The context for the remarks is the incredible reduction in the estimate of the number of artworks lost in the ransacking of Baghdad's National Museum.

-The Non-Pillage of Baghdad -


"It is very common for the first information following a crisis to be wrong, and when I say wrong, I mean wrong."

So spoke Ronald Noble, the Secretary General of Interpol, at a conference yesterday in Lyon, France, devoted to the recovery of stolen Iraqi artifacts. The context for Mr. Noble's remarks is the incredible reduction in the estimate of the number of artworks lost in the ransacking of Baghdad's National Museum.
The claims have gone from 170,000 items first reported to the 30 to 40 that British Museum curator John Curtis confirmed missing at a press conference Monday in New York. Mr. Curtis's figure roughly tallies with that given by the Marine colonel investigating the looting.
 
And therein lies a story that always had another agenda attached to it. The initial reports coming out of Baghdad quoted the weeping deputy director of the museum, who blamed the Americans for allowing the destruction of "170,000 items of antiquity dating back thousands of years." A segment of the press corps eager to snatch defeat from the jaws of George W. Bush's victory quickly took up the theme.
 
It wasn't long before the American liberation of Iraq was likened to the Mongol sack of Baghdad in 1258. How typical, they sneered, for a Texas Republican to protect the oil fields (which will help feed Iraqis) while leaving the heritage of Western civilization naked.
 
But the latest news now appears to confirm what the Journal's Yaroslav Trofimov reported from Baghdad three weeks ago: Most of these works had been secreted away in anticipation of an attack.
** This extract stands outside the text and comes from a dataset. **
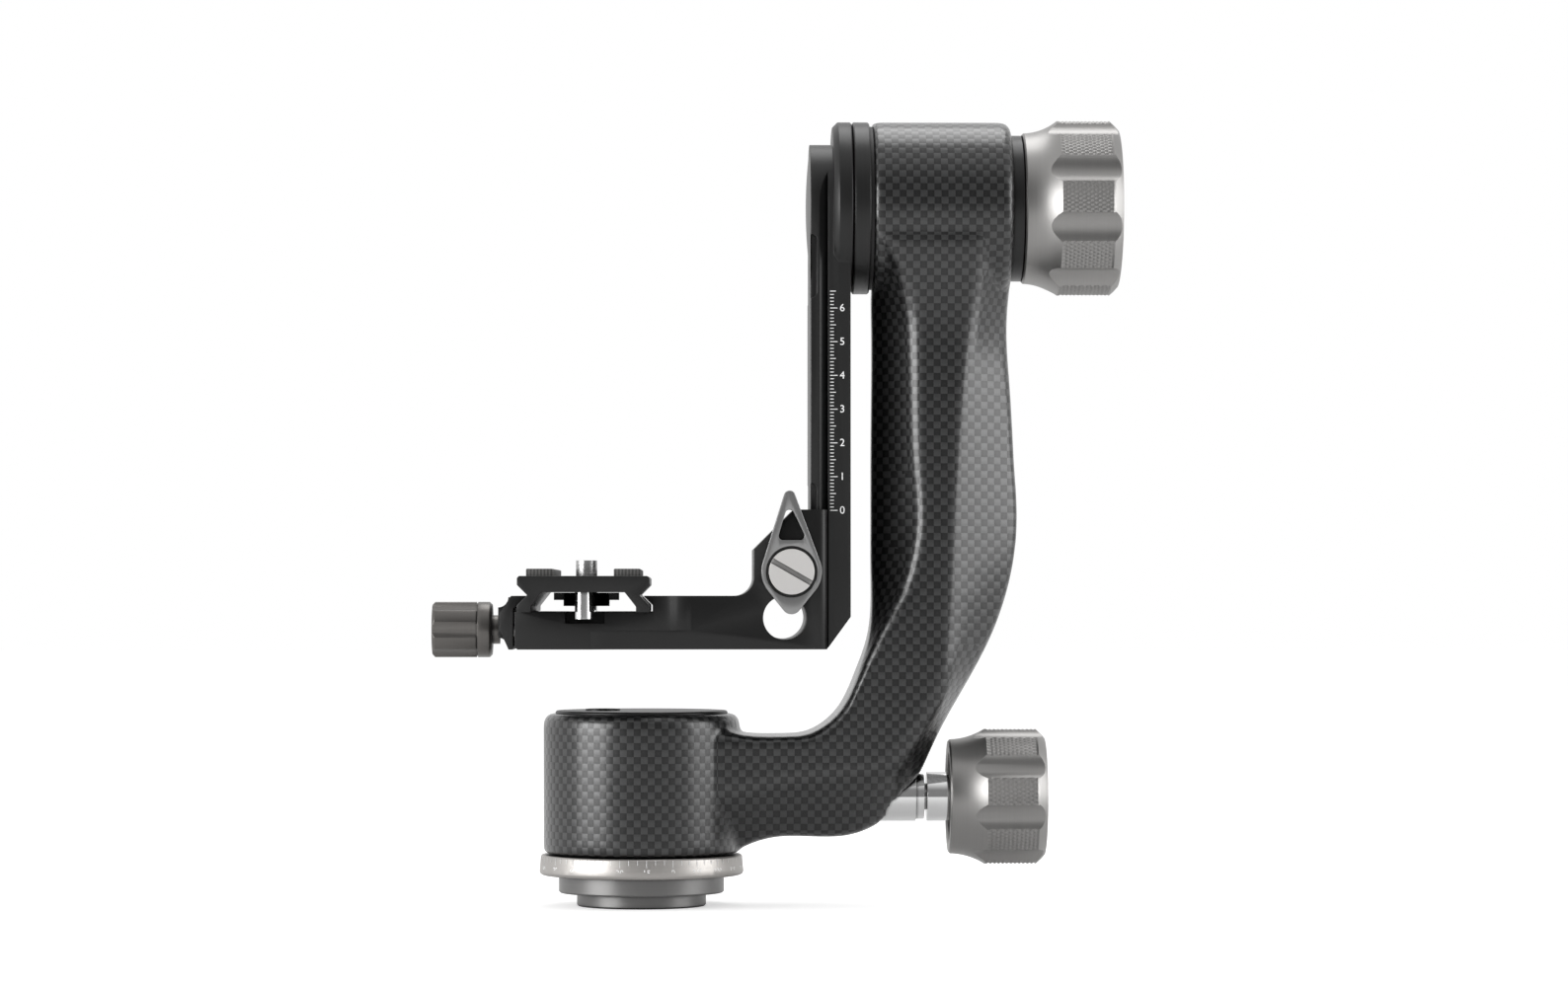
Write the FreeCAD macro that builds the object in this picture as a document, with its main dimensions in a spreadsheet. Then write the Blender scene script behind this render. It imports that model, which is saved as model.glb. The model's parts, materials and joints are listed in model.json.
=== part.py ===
import FreeCAD, Part
import math
import os
import re
import Sketcher

# Gimbal tripod head. Millimetres, +Z up, pan axis on Z, foot at the origin.
# +X points from the pan axis to the upright and the lock knobs, -Y is the side with the lever.

# Driving dimensions, one cell each
SIZES = {
    # clearances
    "fit_gap": 0.02, "slide_gap": 0.08, "turn_gap": 0.3, "guide_gap": 0.12, "edge_break": 0.4,
    # base
    "foot_radius": 19.3, "foot_height": 4.0, "disc_radius": 24.7, "disc_height": 5.3,
    "insert_radius": 7.0, "tripod_thread_radius": 3.99,
    "ring_radius": 30.5, "ring_height": 6.0, "ring_round": 1.2, "ring_taper": 0.4,
    "base_screw_count": 3, "base_screw_circle": 12.4, "base_screw_radius": 2.0,
    "base_screw_head": 3.5, "base_screw_head_height": 3.6,
    # pan spindle and bearings
    "pan_flange_radius": 16.5, "pan_flange_height": 4.0, "pan_shaft_radius": 8.5,
    "pan_shoulder": 2.1, "pan_bearing_radius": 17.5, "pan_bearing_width": 10.0,
    "pan_bearing_inset": 1.4, "pan_bearing_cover": 6.5, "pan_race_wall": 3.0,
    "pan_ball_radius": 2.4, "pan_ball_count": 10, "ball_gap": 0.1, "bearing_lip": 1.6,
    "pan_drum_radius": 11.6, "pan_thread_radius": 6.0, "pan_thread_height": 4.0,
    "pan_nut_radius": 10.2, "pan_nut_height": 3.2,
    # lower hub
    "hub_radius": 29.3, "hub_height": 41.9, "hub_round": 3.0, "sleeve_radius": 20.5,
    "cap_radius": 25.75, "cap_height": 0.8, "cap_spigot": 2.0,
    "level_radius": 5.2, "level_offset": 11.6, "level_depth": 2.3, "level_proud": 0.5,
    "vial_radius": 4.3, "level_floor": 0.6,
    # carbon upright
    "upright_x": 69.0, "tilt_height": 209.0, "tilt_hub_radius": 25.8, "tilt_hub_length": 41.5,
    "limb_depth": 20.0, "limb_nose": 4.4, "limb_flat": 17.0, "limb_edge": 5.0,
    "tilt_hub_round": 3.0, "tilt_hub_break": 0.6,
    # pan lock
    "lock_rise": 16.9, "bush_radius": 7.4, "bush_end": 84.5, "bush_neck": 0.6,
    "bush_neck_length": 2.5, "bush_start": 22.5, "rod_radius": 4.0, "collar_gap": 0.8,
    "shoe_radius": 4.8, "shoe_back": 19.4, "shoe_gap": 0.4,
    "pan_knob_start": 91.8, "pan_knob_length": 28.8, "pan_knob_small": 17.1,
    "pan_knob_radius": 20.2, "pan_knob_flare": 10.8, "pan_knob_chamfer": 2.6,
    "pan_knob_cup": 13.8, "pan_knob_cup_depth": 8.0, "pan_scallops": 8, "pan_scallop_turn": 16.0,
    "pan_scallop_cut": 1.7, "pan_scallop_radius": 6.6,
    # tilt spindle and bearings
    "tilt_sleeve_radius": 18.5, "tilt_shaft_radius": 7.5, "tilt_bearing_radius": 16.0,
    "tilt_bearing_width": 9.0, "tilt_bearing_inset": 4.0, "tilt_bearing_cover": 4.5,
    "tilt_race_wall": 2.6, "tilt_ball_radius": 2.1, "tilt_ball_count": 10,
    "seal_width": 1.0, "seal_radius": 24.5, "flange_width": 5.0, "flange_bore": 9.2,
    "facing_depth": 3.0,
    "flange_screw_circle": 13.6, "flange_screw_count": 4, "flange_screw_radius": 1.5,
    "flange_screw_head": 2.8, "flange_screw_head_height": 1.8,
    "spacer_width": 3.1, "spacer_radius": 21.9, "washer_radius": 17.0, "washer_width": 1.6,
    "clip_width": 1.2, "clip_wall": 2.2, "clip_groove": 0.5, "spindle_flange_radius": 15.0,
    "spindle_flange_width": 3.5, "spindle_bolt_radius": 4.0, "spindle_bolt_head": 6.5,
    "spindle_bolt_head_height": 4.2, "spindle_bolt_length": 22.0,
    "key_pin_radius": 1.5, "key_pin_circle": 11.5, "key_pin_count": 3,
    # tilt lock
    "tilt_thread_radius": 6.0, "thread_relief": 0.5, "pressure_radius": 17.0, "pressure_width": 2.4,
    "knob_lift": 0.4, "tilt_knob_length": 28.8, "tilt_knob_small": 22.6,
    "tilt_knob_radius": 26.3, "tilt_knob_flare": 10.5, "tilt_knob_chamfer": 2.6,
    "tilt_scallops": 9, "tilt_scallop_turn": 16.5, "tilt_scallop_cut": 2.0,
    "tilt_scallop_radius": 7.4, "knob_insert_radius": 9.0, "knob_insert_length": 13.0,
    "knob_cover_depth": 1.6, "knob_cover_dome": 0.7, "knob_cover_margin": 6.0,
    # swing arm and rail
    "arm_disc_width": 5.7, "arm_disc_chamfer": 1.6, "rail_step": 0.7, "bar_thickness": 6.7,
    "groove_depth": 2.5, "rail_edge": 2.6, "rail_width": 38.0, "rail_length": 132.2,
    "rail_chamfer": 7.0, "rail_chamfer_height": 9.6, "notch_depth": 1.9, "notch_width": 4.5,
    "notch_top": 9.0, "notch_length": 19.0, "low_notch_top": 83.0,
    "cover_radius": 17.0, "cover_seat": 0.8, "cover_dome": 1.0,
    # platform bracket
    "bracket_width": 45.0, "bracket_height": 41.3, "floor_height": 11.1, "lip_height": 4.7,
    "column_depth": 16.85, "column_round": 5.6, "column_slope": 11.7, "column_edge": 2.6,
    "head_width": 52.0, "head_left": 20.6, "head_blend_start": 20.6, "head_blend": 10.8,
    "head_step": 5.6, "low_blend_start": 1.8, "low_blend": 11.4,
    "slot_half": 5.8, "slot_depth": 3.4, "slot_reach": 6.0,
    "strap_hole_radius": 6.5, "strap_hole_back": 7.7, "strap_hole_rise": 9.3,
    "stop_screw_radius": 1.5, "stop_screw_rise": 4.4, "stop_screw_head": 2.2,
    "stop_slot_height": 6.7, "stop_screw_stand": 0.8, "stop_screw_length": 4.0,
    # clamp jaw, its screw and knob
    "jaw_width": 51.0, "grip_gap": 0.77, "jaw_gap": 0.5, "jaw_wall": 3.95,
    "stud_radius": 2.5, "stud_start": 12.0, "stud_length": 33.0, "screw_rise": 5.7,
    "pin_radius": 2.0, "pin_spread": 17.0, "pin_length": 14.5, "pin_tip": 0.7,
    "jaw_shoulder": 10.6, "jaw_waist": 5.9, "jaw_top_width": 4.5, "jaw_block": 0.8,
    "jaw_block_half": 16.0, "jaw_block_round": 3.0, "knob_collar_radius": 4.3, "knob_stand": 3.05,
    "clamp_knob_radius": 8.3, "clamp_knob_length": 17.9, "clamp_knob_round": 4.3,
    "clamp_knob_flats": 6, "clamp_knob_flat_cut": 0.9, "clamp_knob_flat_radius": 5.0,
    "clamp_bush_depth": 12.5, "clamp_bore_depth": 16.0,
    # height lever and gib
    "lever_back": 5.9, "lever_rise": 22.9, "lever_ring": 8.9, "lever_recess": 7.5,
    "lever_recess_depth": 1.2, "lever_thickness": 4.6, "lever_tip_reach": 22.2,
    "lever_tip_radius": 1.7, "lever_tip_side": 0.6, "lever_tail_reach": 9.6,
    "lever_tail_radius": 2.9, "window_low": 10.6, "window_high": 17.0, "window_half": 2.5,
    "window_round": 1.3, "lever_shaft_radius": 3.9, "lever_tip_journal": 2.7,
    "lever_head_radius": 6.7,
    "lever_head_height": 2.2, "lever_slot_width": 1.6,
    "lever_slot_depth": 1.1, "lever_slot_turn": 30.0, "cam_radius": 3.3, "cam_throw": 0.5,
    "cam_length": 16.0, "cam_gap": 0.1, "pad_block_height": 10.0, "cam_chamber_back": 4.2,
    "lever_shaft_end": 12.0,
    # quick plate
    "plate_offset": 66.7, "plate_width": 38.3, "plate_length": 100.0, "plate_chamfer": 0.6,
    "plate_edge": 2.6, "plate_neck": 2.95, "plate_foot": 2.0, "channel_height": 5.75,
    "channel_top": 12.0, "channel_half": 15.25, "channel_rise": 1.6,
    "pad_width": 7.8, "pad_height": 2.1, "pad_spread": 12.7, "pad_seat": 0.5, "pad_margin": 2.0,
    "camera_thread_radius": 3.175, "camera_screw_stand": 4.8, "camera_head_radius": 6.9,
    "camera_neck_radius": 2.55,
    "camera_head_height": 4.0, "camera_head_gap": 0.1, "camera_stub": 9.75,
    "camera_stub_height": 2.2, "camera_stub_width": 3.4,
    "stop_pin_radius": 2.5, "stop_pin_inset": 5.0, "stop_pin_drop": 2.0, "stop_pin_seat": 2.0,
}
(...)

Moreover, as Attorney General John Ashcroft told the Lyon conference, the theft of Iraq's treasures was carried out by organized criminals who knew what they were looking for. Surely one key question is who at the museum might have helped. (Hint: It wasn't Donald Rumsfeld.)
 
Perhaps the biggest problem here is that the Iraqis didn't keep very good records, something Western museums, with the help of Unesco, are now trying to correct. None of this is to deny the terrible damage that did occur, the priceless bits of Iraq's heritage that have been stolen or destroyed -- or the many thousands more works that might be confirmed missing when curators finally go through the storehouses.
 
It is to say, however, with Mr. Noble that the key to restoring Iraq's museum will be to start dealing in information and facts, not "rumors and anecdotal stories."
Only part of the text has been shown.